# Grundstimmung (eines Liedes)



## osa_menor

Guten Morgen, Hola a todos,

Ich möchte eine Aussage über die Grundstimmung eines Liedes machen. Kann ich folgende Sätze so sagen:

Das Lied hat eine positive Grundstimmung:
"La canción tiene el/un humor predominante positivo."

Das Lied hat eine resignative Grundstimmung:
"La canción tiene el/un humor predominante resignativo."
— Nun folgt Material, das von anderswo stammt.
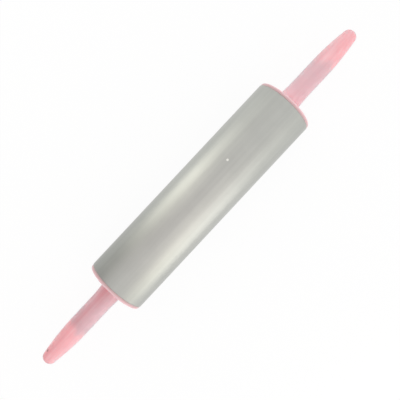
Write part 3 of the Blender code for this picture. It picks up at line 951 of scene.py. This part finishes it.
# Soft lamps: name, place, width and height in metres, radiance and tone
LAMP_TONE = (1.0, 0.985, 0.88)
SOFTBOXES = (
    ("softbox_upper_left", (0.005, 1.0, 0.38), (0.31, 0.84), 1.42, LAMP_TONE),
    ("softbox_lower_right", (-0.0225, -1.0, 0.37), (0.255, 0.86), 0.76, (1.0, 0.952, 0.93)),
    ("softbox_lower_right_end", (-0.2325, -1.0, 0.37), (0.165, 0.86), 0.76, (1.0, 0.955, 0.76)),
    ("softbox_right_low", (-0.06, -0.32, -0.003), (0.24, 0.056), 0.95, (1.0, 0.985, 0.95)),
    ("softbox_right_wide", (0.04, -1.0, 0.33), (0.80, 0.78), 0.20, LAMP_TONE),
    ("softbox_right_above", (-0.08, -0.60, 0.94), (0.28, 0.58), 0.42, LAMP_TONE),
    ("softbox_left_low", (0.03, 1.0, 0.09), (0.36, 0.22), 0.40, (1.0, 0.985, 0.98)),
    ("softbox_left_above", (-0.03, 0.60, 0.87), (0.18, 0.38), 0.55, LAMP_TONE),
)


def make_floor():
    """A flat white sheet that shows white to the eye, in gloss and through clear plastic, apart
    from its corner of painted shade in gloss, and keeps a little of its shadow."""
    size = FLOOR_SIZE / 2
    mesh = bpy.data.meshes.new("floor")
    height = -BARREL_RADIUS
    signs = (-1, -1), (1, -1), (1, 1), (-1, 1)
    mesh.from_pydata([(x * size, y * size, height) for x, y in signs], [], [(0, 1, 2, 3)])
    floor = bpy.data.objects.new("floor", mesh)
    bpy.context.scene.collection.objects.link(floor)
    finish, tree, shader = new_finish("white_floor")
    tree.nodes.remove(shader)
    paper = node(tree, "ShaderNodeBsdfDiffuse", {"Color": (*FLOOR_TONE, 1.0)})
    path = node(tree, "ShaderNodeLightPath")
    spot = node(tree, "ShaderNodeSeparateXYZ", {0: place(tree)})
    # Painted shade on one corner, seen only in gloss
    dim = between(tree, spot.outputs[0], *FLOOR_DIM_ALONG)
    dim = times(tree, dim, between(tree, spot.outputs[1], *FLOOR_DIM_ACROSS))
    dim = times(tree, dim, path.outputs["Is Glossy Ray"])
    glow_tone = mixed(tree, dim, WHITE, FLOOR_DIM_TONE)
    glow = node(tree, "ShaderNodeEmission", {"Color": glow_tone, "Strength": 1.0})
    seen = larger(tree, path.outputs["Is Camera Ray"], path.outputs["Is Glossy Ray"])
    seen = larger(tree, seen, path.outputs["Is Transmission Ray"])
    inputs = {0: times(tree, seen, FLOOR_GLOW), 1: paper.outputs[0], 2: glow.outputs[0]}
    both = node(tree, "ShaderNodeMixShader", inputs)
    tree.links.new(both.outputs[0], tree.nodes["Material Output"].inputs["Surface"])
    # The glow is only for being seen, so it isn't sampled as a lamp
    finish.cycles.emission_sampling = "NONE"
    mesh.materials.append(finish)


def softbox(name, place_m, size_m, radiance, tone):
    """A rectangular lamp that faces the middle of the pin. Its power is pi times area times radiance."""
    data = bpy.data.lights.new(name, "AREA")
    data.color = tone
    data.shape = "RECTANGLE"
    data.size, data.size_y = size_m
    data.energy = math.pi * size_m[0] * size_m[1] * radiance
    lamp = bpy.data.objects.new(name, data)
    bpy.context.scene.collection.objects.link(lamp)
    lamp.location = place_m
    lamp.rotation_euler = Vector(place_m).to_track_quat("Z", "Y").to_euler()


def toward(tree, direction, side, edges):
    """1 in the middle of a round patch of the room that lies towards side, and 0 outside it."""
    inputs = {0: direction, 1: side}
    facing = node(tree, "ShaderNodeVectorMath", inputs, operation="DOT_PRODUCT").outputs[1]
    return between(tree, facing, *edges)


def set_light():
    """A white room with a dim side, two slightly dim patches higher up and a faintly warm strip over
    the pin, white wherever the camera sees it, and the soft lamps."""
    world = bpy.data.worlds.new("room")
    bpy.context.scene.world = world
    world.use_nodes = True
    tree = world.node_tree
    direction = node(tree, "ShaderNodeTexCoord").outputs["Generated"]
    parts = node(tree, "ShaderNodeSeparateXYZ", {0: direction})
    warm = between(tree, parts.outputs[0], *WARM_RIGHT_EDGE)
    warm = times(tree, warm, between(tree, parts.outputs[0], *WARM_LEFT_EDGE))
    warm = times(tree, warm, between(tree, parts.outputs[2], *WARM_LOW_EDGE))
    high_left = toward(tree, direction, HIGH_LEFT, HIGH_EDGES)
    high_right = toward(tree, direction, HIGH_RIGHT, HIGH_EDGES)
    high = times(tree, larger(tree, high_left, high_right), HIGH_SHARE)
    dim = toward(tree, direction, DIM_SIDE, DIM_EDGES)
    seen = node(tree, "ShaderNodeLightPath").outputs["Is Camera Ray"]
    tone = mixed(tree, warm, WHITE, WARM_TONE)
    tone = mixed(tree, high, tone, ROOM_DIM_TONE)
    tone = mixed(tree, dim, tone, ROOM_DIM_TONE)
    tone = mixed(tree, seen, tone, WHITE)
    tree.links.new(tone, tree.nodes["Background"].inputs["Color"])
    for lamp in SOFTBOXES:
        softbox(*lamp)


set_camera()
bpy.context.scene.view_settings.view_transform = "Standard"
set_light()
make_floor()

barrel_steel = satin_barrel_steel()
cap_pink = cap_plastic()
handle_pink = handle_plastic()
nylon = bush_nylon()
rubber = seal_rubber()
plain_steel = drawn_steel("plain_steel", PLAIN_STEEL_TONES, PLAIN_STEEL_ROUGHNESS)
spring_steel = drawn_steel("spring_steel", SPRING_STEEL_TONES, SPRING_STEEL_ROUGHNESS)

make_barrel(barrel_steel)
make_axle(plain_steel)
for end, sign in (("left", -1), ("right", 1)):
    make_cap(cap_pink, end, sign)
    make_seal(rubber, end, sign)
    make_bush(nylon, end, sign)
    make_handle(handle_pink, end, sign)
    make_insert(plain_steel, end, sign)
    make_retaining_ring(spring_steel, end, sign)
    make_washer(plain_steel, "outer_washer_" + end, "thrust_washer_" + end, THRUST_WASHER_ENDS, sign)
    make_washer(plain_steel, "ring_washer_" + end, "inner_washer_" + end, INNER_WASHER_ENDS, sign)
Das Lied hat eine traurige Grundstimmung:
"La canción tiene el/un humor predominante triste."

¿Es posible decir eso?


Vielen Dank im Voraus
Muchas gracias de antemano

Osa_menor


----------



## susanainboqueixon

Hola, Osa menor:

sí, tus frases son correctas y perfectas. 

Un saludo,
Susana


----------



## osa_menor

susanainboqueixon said:


> Hola, Osa menor:
> 
> sí, tus frases son correctas y perfectas.
> Un saludo,
> Susana


Buenos días Susana,

gracias por tu respuesta. ¿Me podría ayudar con los artículos también? 
¿Es mejor:
"La canción tiene un humor predominante resignativo."
o esto:
"La canción tiene el humor predominante resignativo."
?

Muchas gracias por la ayuda,

Osa Menor


----------



## susanainboqueixon

Hola, Osa menor - 

bitte entschuldige, ich habe offensichtlich nicht sorgfältig gelesen: ich dachte, Du wolltest wissen, ob die deutschen Sätze korrekt sind. Wie blöd von mir! Wobei die spanischen Sätze für mich ebenfalls völlig okay klingen. Meines Wissens ist beides möglich, bestimmter oder unbestimmter Artikel, aber mir klingt "el" normaler.
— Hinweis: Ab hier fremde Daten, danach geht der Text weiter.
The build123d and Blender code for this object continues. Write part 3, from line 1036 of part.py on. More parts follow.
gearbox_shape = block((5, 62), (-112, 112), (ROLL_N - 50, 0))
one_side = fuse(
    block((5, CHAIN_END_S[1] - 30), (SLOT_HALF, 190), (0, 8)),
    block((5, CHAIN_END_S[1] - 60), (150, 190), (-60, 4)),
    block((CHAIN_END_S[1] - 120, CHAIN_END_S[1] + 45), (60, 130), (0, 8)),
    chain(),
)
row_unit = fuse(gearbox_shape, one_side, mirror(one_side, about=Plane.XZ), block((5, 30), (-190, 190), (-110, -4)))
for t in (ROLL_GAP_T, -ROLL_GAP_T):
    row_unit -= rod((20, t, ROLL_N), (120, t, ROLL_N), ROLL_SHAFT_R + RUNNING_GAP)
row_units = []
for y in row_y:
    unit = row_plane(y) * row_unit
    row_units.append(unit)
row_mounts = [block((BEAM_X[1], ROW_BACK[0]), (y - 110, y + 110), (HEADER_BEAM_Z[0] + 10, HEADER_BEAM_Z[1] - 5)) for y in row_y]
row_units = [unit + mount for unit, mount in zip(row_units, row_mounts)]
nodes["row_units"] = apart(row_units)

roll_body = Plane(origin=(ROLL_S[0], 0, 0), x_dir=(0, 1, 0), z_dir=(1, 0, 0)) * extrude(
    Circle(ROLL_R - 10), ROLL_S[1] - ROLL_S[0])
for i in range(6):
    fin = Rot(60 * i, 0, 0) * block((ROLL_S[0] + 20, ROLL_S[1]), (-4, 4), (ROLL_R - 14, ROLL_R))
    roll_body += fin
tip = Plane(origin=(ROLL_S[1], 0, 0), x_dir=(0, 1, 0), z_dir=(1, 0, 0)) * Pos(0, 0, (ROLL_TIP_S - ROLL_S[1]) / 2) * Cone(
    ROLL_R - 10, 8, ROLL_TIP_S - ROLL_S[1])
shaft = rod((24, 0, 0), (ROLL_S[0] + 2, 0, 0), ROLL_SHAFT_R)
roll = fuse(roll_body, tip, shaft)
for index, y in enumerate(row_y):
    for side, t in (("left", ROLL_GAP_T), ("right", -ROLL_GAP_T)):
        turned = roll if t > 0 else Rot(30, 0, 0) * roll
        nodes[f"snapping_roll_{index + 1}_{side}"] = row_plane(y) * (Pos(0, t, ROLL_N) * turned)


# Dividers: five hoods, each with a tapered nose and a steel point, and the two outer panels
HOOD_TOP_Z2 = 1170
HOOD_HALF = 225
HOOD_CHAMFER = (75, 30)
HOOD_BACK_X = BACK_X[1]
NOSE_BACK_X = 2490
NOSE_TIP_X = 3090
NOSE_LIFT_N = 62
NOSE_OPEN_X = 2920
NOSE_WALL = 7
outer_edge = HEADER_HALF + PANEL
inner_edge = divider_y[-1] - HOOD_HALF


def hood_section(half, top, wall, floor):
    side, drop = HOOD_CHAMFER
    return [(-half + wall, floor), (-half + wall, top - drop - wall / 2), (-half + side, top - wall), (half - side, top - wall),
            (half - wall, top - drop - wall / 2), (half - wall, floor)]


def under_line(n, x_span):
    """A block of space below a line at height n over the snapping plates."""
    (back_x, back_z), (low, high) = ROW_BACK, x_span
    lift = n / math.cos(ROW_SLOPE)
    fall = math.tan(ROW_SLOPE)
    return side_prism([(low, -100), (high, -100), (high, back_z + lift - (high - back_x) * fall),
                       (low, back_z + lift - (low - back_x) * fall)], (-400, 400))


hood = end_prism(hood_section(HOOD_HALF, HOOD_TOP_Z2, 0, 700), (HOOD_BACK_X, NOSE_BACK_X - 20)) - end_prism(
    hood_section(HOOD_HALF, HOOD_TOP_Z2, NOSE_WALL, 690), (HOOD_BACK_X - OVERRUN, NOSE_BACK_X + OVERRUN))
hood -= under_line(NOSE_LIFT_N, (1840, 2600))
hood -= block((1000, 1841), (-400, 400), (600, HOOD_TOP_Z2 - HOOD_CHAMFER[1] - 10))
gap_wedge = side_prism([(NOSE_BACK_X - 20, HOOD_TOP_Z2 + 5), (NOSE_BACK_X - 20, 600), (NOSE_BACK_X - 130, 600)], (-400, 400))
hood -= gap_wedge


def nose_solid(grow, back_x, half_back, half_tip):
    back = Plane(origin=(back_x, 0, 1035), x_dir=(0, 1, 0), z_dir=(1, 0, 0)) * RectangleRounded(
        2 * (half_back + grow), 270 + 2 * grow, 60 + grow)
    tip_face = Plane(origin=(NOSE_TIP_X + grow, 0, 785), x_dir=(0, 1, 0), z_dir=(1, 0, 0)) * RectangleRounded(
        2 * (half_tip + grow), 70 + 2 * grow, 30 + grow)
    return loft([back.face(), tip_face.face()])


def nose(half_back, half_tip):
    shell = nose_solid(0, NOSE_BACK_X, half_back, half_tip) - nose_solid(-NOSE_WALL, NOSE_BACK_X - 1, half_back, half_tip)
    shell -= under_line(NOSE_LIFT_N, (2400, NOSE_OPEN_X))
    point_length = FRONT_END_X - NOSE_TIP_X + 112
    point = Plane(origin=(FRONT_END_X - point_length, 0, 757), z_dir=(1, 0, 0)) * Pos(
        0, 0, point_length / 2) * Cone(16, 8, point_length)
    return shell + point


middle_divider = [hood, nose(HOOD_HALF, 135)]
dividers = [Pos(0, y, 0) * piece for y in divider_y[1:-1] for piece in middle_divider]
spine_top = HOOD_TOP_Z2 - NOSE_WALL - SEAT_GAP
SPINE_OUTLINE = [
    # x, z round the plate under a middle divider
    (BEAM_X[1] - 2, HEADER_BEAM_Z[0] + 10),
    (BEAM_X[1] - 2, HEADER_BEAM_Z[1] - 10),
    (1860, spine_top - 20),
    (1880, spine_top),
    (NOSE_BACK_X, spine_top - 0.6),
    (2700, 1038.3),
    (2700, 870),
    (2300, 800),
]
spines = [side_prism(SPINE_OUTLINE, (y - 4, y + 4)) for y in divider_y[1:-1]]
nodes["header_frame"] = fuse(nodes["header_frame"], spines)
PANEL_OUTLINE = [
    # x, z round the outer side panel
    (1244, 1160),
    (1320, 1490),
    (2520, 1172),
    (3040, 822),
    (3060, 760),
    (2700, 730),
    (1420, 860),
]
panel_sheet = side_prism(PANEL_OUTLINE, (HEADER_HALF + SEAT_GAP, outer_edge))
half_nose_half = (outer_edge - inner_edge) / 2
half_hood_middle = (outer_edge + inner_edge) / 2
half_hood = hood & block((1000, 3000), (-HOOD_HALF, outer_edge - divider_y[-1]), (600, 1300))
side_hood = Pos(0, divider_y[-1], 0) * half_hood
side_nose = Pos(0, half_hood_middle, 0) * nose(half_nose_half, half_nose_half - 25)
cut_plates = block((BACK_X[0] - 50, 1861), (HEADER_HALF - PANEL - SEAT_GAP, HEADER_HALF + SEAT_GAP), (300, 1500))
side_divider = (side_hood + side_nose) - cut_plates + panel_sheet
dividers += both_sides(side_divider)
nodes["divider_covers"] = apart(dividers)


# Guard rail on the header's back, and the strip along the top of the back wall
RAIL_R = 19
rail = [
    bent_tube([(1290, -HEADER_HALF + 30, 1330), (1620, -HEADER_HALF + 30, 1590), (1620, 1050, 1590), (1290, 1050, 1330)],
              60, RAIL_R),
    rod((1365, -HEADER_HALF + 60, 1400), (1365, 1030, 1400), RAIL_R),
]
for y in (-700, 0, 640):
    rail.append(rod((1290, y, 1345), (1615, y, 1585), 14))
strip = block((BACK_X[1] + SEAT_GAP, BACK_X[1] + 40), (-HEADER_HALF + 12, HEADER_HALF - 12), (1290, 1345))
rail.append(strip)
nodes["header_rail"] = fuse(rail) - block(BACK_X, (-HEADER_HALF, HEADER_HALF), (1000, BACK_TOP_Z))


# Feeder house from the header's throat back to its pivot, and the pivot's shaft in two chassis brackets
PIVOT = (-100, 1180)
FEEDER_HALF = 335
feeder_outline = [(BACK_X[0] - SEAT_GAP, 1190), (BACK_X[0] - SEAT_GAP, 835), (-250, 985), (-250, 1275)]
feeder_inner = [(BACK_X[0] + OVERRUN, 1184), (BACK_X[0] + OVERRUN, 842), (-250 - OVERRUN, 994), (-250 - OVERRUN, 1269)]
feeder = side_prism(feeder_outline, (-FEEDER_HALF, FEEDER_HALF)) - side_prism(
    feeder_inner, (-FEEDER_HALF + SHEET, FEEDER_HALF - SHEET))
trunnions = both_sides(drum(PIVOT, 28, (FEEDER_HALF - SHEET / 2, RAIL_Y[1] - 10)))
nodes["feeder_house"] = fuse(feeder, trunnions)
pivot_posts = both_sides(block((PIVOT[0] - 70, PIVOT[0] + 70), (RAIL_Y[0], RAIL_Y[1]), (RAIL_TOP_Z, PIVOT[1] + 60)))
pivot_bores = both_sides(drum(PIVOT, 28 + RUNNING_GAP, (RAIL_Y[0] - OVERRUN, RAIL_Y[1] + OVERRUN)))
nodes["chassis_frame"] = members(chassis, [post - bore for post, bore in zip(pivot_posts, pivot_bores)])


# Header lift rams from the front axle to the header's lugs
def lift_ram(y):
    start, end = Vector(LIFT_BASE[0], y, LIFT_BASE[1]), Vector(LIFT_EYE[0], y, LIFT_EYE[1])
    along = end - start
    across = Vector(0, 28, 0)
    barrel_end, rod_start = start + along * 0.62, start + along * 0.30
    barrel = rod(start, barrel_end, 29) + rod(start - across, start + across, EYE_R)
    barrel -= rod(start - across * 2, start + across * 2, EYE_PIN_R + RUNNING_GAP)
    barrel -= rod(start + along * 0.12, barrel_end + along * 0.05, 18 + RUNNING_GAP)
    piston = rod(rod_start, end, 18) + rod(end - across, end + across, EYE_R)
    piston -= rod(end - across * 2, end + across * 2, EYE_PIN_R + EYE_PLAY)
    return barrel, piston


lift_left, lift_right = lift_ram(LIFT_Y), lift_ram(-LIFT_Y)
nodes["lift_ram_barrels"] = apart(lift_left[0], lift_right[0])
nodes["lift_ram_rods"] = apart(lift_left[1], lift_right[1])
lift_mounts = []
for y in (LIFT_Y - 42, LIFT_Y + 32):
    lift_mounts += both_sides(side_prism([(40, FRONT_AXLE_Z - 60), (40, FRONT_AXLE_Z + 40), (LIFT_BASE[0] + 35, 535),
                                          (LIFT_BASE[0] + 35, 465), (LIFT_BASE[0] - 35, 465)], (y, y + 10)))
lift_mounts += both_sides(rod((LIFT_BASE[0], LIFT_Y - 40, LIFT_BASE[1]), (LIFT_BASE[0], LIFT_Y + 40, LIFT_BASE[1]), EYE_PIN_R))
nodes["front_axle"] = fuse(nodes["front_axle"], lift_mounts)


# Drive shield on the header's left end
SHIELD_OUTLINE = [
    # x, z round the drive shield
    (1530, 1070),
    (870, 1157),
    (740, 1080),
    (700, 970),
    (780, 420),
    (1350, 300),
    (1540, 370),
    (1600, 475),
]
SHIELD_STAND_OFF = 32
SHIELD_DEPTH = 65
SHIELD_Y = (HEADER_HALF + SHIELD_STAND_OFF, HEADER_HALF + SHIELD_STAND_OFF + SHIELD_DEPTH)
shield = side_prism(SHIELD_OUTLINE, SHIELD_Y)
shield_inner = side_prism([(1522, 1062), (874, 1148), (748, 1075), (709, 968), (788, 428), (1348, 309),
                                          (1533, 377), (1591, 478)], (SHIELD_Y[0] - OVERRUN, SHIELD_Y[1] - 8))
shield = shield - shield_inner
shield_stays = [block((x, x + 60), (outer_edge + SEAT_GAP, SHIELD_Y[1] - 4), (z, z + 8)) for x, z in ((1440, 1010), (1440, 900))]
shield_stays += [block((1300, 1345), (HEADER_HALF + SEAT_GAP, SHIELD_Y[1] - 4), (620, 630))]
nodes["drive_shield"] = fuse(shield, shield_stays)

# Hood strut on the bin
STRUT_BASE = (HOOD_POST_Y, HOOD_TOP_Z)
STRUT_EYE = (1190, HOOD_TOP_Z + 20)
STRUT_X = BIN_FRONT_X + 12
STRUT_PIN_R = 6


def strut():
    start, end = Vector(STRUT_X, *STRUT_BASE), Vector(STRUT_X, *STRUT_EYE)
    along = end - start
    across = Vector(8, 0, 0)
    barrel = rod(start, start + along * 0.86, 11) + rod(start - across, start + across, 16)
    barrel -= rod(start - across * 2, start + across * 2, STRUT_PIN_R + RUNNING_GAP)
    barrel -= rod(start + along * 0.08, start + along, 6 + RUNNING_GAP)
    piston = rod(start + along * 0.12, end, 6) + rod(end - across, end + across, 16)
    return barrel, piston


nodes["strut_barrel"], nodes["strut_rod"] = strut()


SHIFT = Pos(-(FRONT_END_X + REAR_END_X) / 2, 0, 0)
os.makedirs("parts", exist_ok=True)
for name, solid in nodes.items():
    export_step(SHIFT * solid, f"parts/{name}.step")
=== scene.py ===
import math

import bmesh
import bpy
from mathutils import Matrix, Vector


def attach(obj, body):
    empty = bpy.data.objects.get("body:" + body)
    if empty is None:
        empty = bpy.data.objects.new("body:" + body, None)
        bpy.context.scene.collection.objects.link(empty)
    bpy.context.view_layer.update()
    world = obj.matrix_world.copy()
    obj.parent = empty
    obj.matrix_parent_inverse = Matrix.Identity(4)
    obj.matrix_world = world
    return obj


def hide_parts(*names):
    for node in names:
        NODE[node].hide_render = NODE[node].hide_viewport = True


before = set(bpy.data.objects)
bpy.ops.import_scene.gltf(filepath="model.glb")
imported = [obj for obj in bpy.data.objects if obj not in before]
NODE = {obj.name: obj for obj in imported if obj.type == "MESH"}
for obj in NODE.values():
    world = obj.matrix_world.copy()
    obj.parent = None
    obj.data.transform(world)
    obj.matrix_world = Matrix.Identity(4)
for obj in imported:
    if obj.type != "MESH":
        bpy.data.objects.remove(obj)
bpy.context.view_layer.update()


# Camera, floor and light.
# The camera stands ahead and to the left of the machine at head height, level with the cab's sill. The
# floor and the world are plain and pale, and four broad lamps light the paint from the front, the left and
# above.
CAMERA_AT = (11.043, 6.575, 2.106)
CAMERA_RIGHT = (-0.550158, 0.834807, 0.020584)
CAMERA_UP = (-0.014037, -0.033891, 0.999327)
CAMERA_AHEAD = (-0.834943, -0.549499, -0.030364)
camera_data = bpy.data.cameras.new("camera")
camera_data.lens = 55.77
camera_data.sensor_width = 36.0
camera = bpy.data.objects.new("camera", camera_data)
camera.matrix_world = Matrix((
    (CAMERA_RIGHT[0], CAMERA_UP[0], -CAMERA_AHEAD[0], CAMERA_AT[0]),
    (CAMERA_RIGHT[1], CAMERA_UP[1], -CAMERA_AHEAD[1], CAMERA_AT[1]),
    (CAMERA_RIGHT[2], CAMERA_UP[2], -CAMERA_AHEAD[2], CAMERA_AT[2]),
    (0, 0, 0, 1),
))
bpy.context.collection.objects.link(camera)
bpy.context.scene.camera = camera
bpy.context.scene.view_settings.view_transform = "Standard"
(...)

Gruß und ich bitte nochmals um Verzeihung,
Susanne


----------



## osa_menor

Danke, Susana, für Deine Antwort.

A nos amigos hispanohablantes:
¿Puede alguien confirmar si para decir "Grundstimmung" es "humor predominante" la palabra correcta?

Miles gracias

Osa Menor


----------



## gemmapujol77

Hola osa_menor,

yo lo traduciría así:

Das Lied hat eine positive Grundstimmung:
"La canción tiene un sentido predominantemente positivo."
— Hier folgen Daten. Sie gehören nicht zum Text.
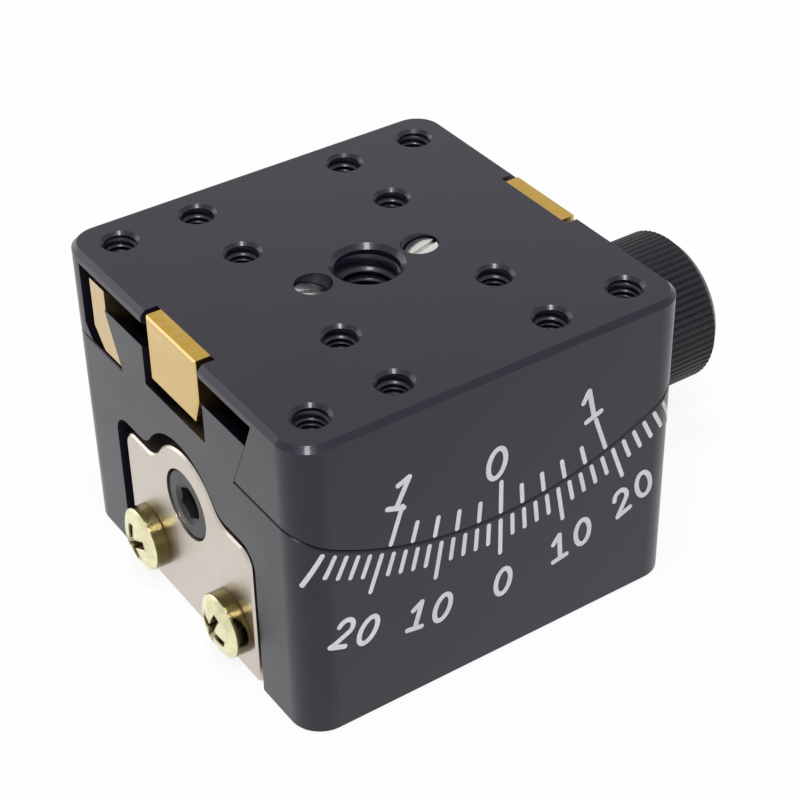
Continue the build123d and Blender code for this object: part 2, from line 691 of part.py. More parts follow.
PIECES = {
    "base_body": make_base_body,
    "stage_plate": make_stage_plate,
    "gib": make_gib,
    "gib_screws": make_gib_screws,
    "worm_sector": make_worm_sector,
    "sector_screws": make_sector_screws,
    "sector_dowels": lambda: [sector_dowel(-DOWEL_DEG), sector_dowel(DOWEL_DEG)],
    "stop_pin": stop_pin,
    "worm": make_worm,
    "worm_shaft": make_worm_shaft,
    "worm_pin": worm_cross_pin,
    "thrust_ball": lambda: Pos(thrust_ball_x(), 0, WORM_Z) * Sphere(BALL_R),
    "thrust_washer": make_thrust_washer,
    "rear_bush": make_rear_bush,
    "front_bush": make_front_bush,
    "knob_washer": make_knob_washer,
    "end_plate": make_end_plate,
    "end_plate_screws": make_end_plate_screws,
    "preload_screw": make_preload_screw,
    "knob": make_knob,
    "knob_set_screws": make_knob_set_screws,
}

os.makedirs("parts", exist_ok=True)
for name, make in PIECES.items():
    shape = make()
    if isinstance(shape, list):
        shape = Compound(shape)
    export_step(shape, f"parts/{name}.step")
    print(name, round(shape.volume, 2))
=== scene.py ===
import logging
import math
from collections.abc import Iterable, Sequence
from dataclasses import dataclass, field
from enum import Enum

import bpy
from mathutils import Matrix, Vector


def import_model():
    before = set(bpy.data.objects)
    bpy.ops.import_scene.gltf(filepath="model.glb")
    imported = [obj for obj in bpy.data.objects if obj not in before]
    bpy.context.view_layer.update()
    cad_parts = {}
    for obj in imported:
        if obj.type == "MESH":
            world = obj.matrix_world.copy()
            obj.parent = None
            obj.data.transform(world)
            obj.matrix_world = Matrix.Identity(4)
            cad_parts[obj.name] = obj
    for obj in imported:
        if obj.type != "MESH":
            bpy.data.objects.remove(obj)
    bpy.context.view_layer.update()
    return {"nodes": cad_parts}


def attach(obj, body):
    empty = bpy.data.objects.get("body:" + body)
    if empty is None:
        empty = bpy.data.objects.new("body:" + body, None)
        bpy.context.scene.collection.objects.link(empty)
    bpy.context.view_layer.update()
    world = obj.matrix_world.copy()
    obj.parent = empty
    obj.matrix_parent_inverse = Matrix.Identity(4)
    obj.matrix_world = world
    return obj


LOG = logging.getLogger("tilt_stage")

# Lengths are millimetres where a class doesn't say otherwise, and become metres in Blender.
MM = 0.001

# Driving sizes of the stage that the looks share
SIDE = 40.0
HEIGHT = 31.0
CORNER_R = 3.0
TILT_Z = 51.0
SEAM_R = 35.2
WORM_Z = 13.0

# Nominal radius and pitch of the threads, and how blunt an edge of theirs is shaded smooth
M3_R = 1.5
M3_PITCH = 0.5
M4_R = 2.0
M4_PITCH = 0.7
M6_R = 3.0
M6_PITCH = 1.0
THREAD_SMOOTH_DEGREES = 50.0

Colour = tuple[float, float, float]
Point2 = tuple[float, float]
Point3 = tuple[float, float, float]

UNIT_SPAN: Point2 = (0.0, 1.0)

# The Mix node lists its sockets by data type, and these are the ones for colours
MIX_FACTOR = 0
MIX_FIRST = 6
MIX_SECOND = 7
MIX_RESULT = 2


class Effect(Enum):
    """Surface effects that several finishes share, each one shader node group."""

    EDGE_WEAR = "edge wear"
    BLAST_GRAIN = "blast grain"
    BRUSH_LINES = "brush lines"
    TURNING_RINGS = "turning rings"
    HANDLING_MARKS = "handling marks"
    # Painted shade in corners, slots and under heads, from ambient occlusion
    PAINTED_CAVITY_SHADE = "painted shade in cavities"
    # Painted light and shade on the faces turned one way
    PAINTED_LIGHT_FACING = "painted light and shade on faces turned one way"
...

Das Lied hat eine resignative Grundstimmung:
"La canción tiene connotaciones de resignación."

Das Lied hat eine traurige Grundstimmung:
"La canción es predominantemente triste."

La palabra "humor" en castellano hace referencia a gracia, en el sentido de algo gracioso, chistoso
Una persona puede estar de buen o mal humor, pero nadie ni nada puede tener buen o mal humor.

Espero haberte ayudado.


----------



## osa_menor

Hola Gemma:
Me has ayudado muchísimo. 
Muchas gracias y muchos saludos, 
Osa Menor


----------



## alfred_oh

Hola! De repente podría ser 

Das Lied hat eine positive Grundstimmung:
"La canción es predominantemente positiva"

Das Lied hat eine resignative Grundstimmung:
"En la canción predomina la resiganción"

Das Lied hat eine traurige Grundstimmung:
"La canción tiene un tono donde predomina la tristeza"


----------



## osa_menor

Gracias Alfred, por tus sugerencias también. Ahora puedo elegir de seis posibilidades. 
Saludos,

Osa_menor
P.S. Necesito esto para un tema que quiero abrir en "Sólo Español".


----------